Thanks to a relatively mild summer, brownouts never occurred in Michigan. And in May — a month before Lansing’s final action on deregulation legislation — ground was broken for construction of a new 1,000-megawatt, gas-fired electricity generating plant in Zeeland.
Shortly on the heels of that announcement from Southern Electric, the nation’s largest power company, another firm named Panda Energy International announced plans to build a similar plant with identical wattage in Tallmadge Township, also in Ottawa County.
Both plants cost in the $450 million to $500 million range and, even with temporary tax reductions, will produce enormous amounts of school district and county government revenue.
That economic investment, coupled with landmark legislation smoothing the way for restructuring of an entire industry, makes power a top 10 finalist for the Business Journal Newsmaker of the Year Award. The winner will be announced during a March 8 luncheon meeting of Grand Rapids Rotary. Finalists announced to date also include Don Maine and Davenport University, Gentex Corp. and Fifth Third’s acquisition of Old Kent.
It’s notable that while some Tallmadge citizens protested Panda’s first-choice site, neither of the natural gas facilities has drawn the massive environmental protests that routinely happen in the Golden State.
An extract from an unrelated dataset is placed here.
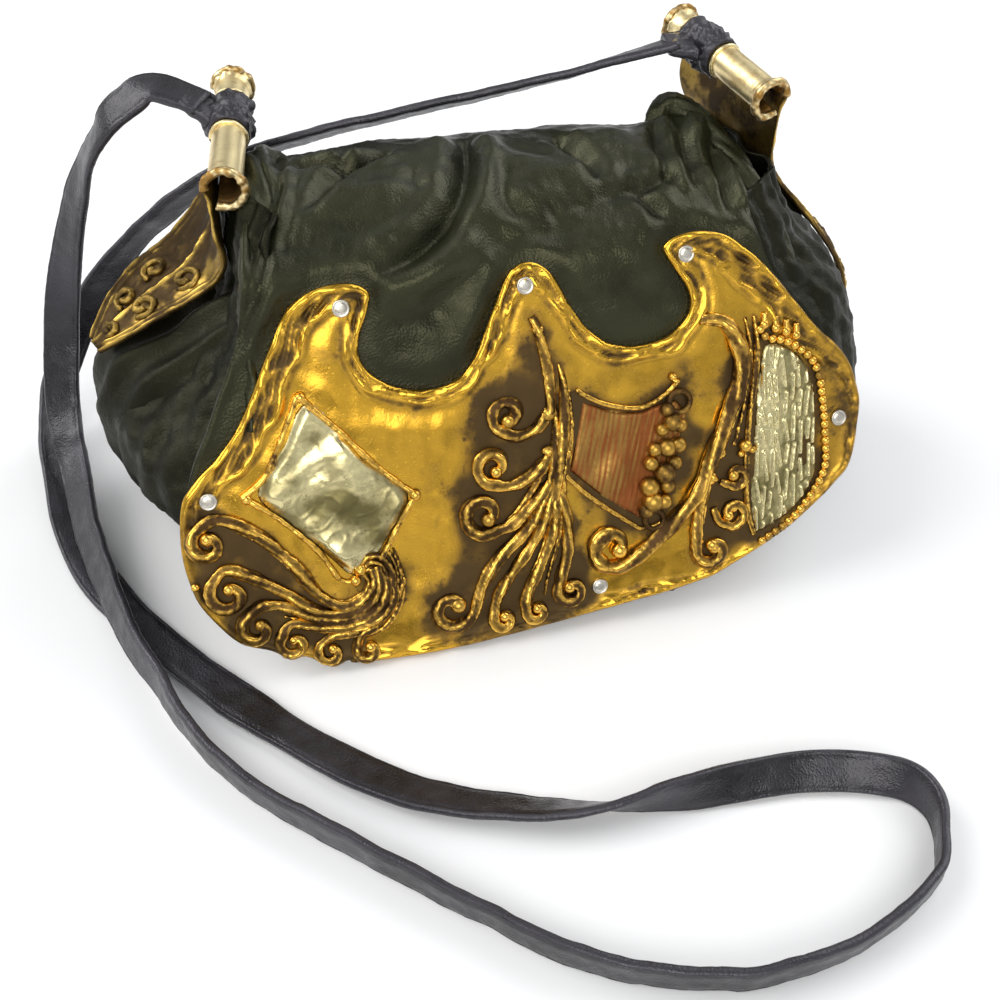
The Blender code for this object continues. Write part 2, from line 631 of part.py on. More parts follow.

Both plants use natural gas to produce electricity in their initial stages, and then use steam generated by that process to drive additional power production units.
Because natural gas is relatively free of pollution, environmentalists’ few attacks against Michigan power companies seemed focused entirely on coal-fired plants, which they had understood would be slowly phased out of operation over the years.
But instead of being phased out, the older plants are sticking with coal (which is cheap compared with natural gas). They also are bringing old power generators back on line (albeit after converting them to natural gas operation), to provide relatively expensive “peaking power” for those days when high power demand threatens to cause brownouts.
When complete and in full production three years from now, the two new Ottawa County power plants together would generate one-third of the electricity currently generated by all of Consumers Energy’s plants.
Beyond that, something else seems to distinguish the Michigan case from the California case. Michigan’s deregulation statute, entitled the Customer Choice and Reliability Act, which Gov. John Engler signed in June, created a mechanism to encourage outside supplies of electricity.
It does so in part by phasing out business and consumer price controls between now and 2005, gradually introducing the free market competition to the energy business in this state.
Secondly, the act created the Retail Access Participating Licensing Program, an initiative that encourages out-of-state power companies to sell power either to Consumers Energy or Detroit Edison (as Panda and Southern Electric plan to do) or directly to retail clients, using the Consumers or Detroit Edison distribution and transmission systems.
California’s so-called deregulation program apparently made no such provisions.
Instead, according to Pete Ellsworth, an attorney with Dickinson Wright’s Lansing office who specializes in utility law, California forced that state’s power generating companies to divest themselves of their distribution and transmission system.
Ellsworth said the idea is a good one, in that it prevents a power generator from hogging its own distribution and transmission system for its own marketing and price-influence purposes.
Unfortunately for Californians, he said, he understands from colleagues that the power generators began selling electricity wherever they could for the highest prices.
Meanwhile, the state prevented the transmission and distribution companies — which now function as California’s power providers — from raising their rates. Thus, they had to start borrowing money to buy top-dollar wholesale electricity in order to sell it at government-mandated low prices.
And the real killer, Ellsworth said, was that the state prevented the retail firms from signing long-term supplier contracts, so that they became subject to high-volatility wholesale prices while still only able to sell at low retail prices.
They borrowed to cover the difference. They now are facing bankruptcy.
“Curiously,” he said, “the municipal power companies in California are doing just fine; just like the companies here in Zeeland, Holland and Grand Haven.
“Out there, Los Angeles is doing fine. It has municipal power. And now there’s a move underfoot for more cities to do the same.”
It doesn’t help that building power plants of any kind in California has proved to be both difficult and time-consuming because of very strict environmental rules and tough restrictions on power plant construction.
Under Michigan’s Retail Access program, the first firm to go into business was Ann Arbor-based Quest Energy, which began selling power to Meijer Inc. stores in this state. By the end of December, Quest was selling 500 megawatts a day not only to the entire Meijer chain in Michigan, but to other clients as well.
“That’s the kind of thing deregulation was supposed to do,” Ellsworth told the Business Journal. “To enable Ford or GM to set up power contracts with generators or suppliers over the existing transmission and distribution systems.”
Meanwhile, at least nine other alternative suppliers — including two owned by Consumers and one by Detroit Edison — have been licensed to do business in Michigan. More may show up. The licensing application deadline is Jan. 1 of next year.
But this doesn’t necessarily mean that deregulation in Michigan is on a smooth track. Congressman Peter Hoekstra, R-Holland, noted last week that the cost of natural gas is rising.
“And when these gas-fired plants start sucking up all the natural gas,” he added, “it just looks like families’ heating bills are going to be going up even higher.”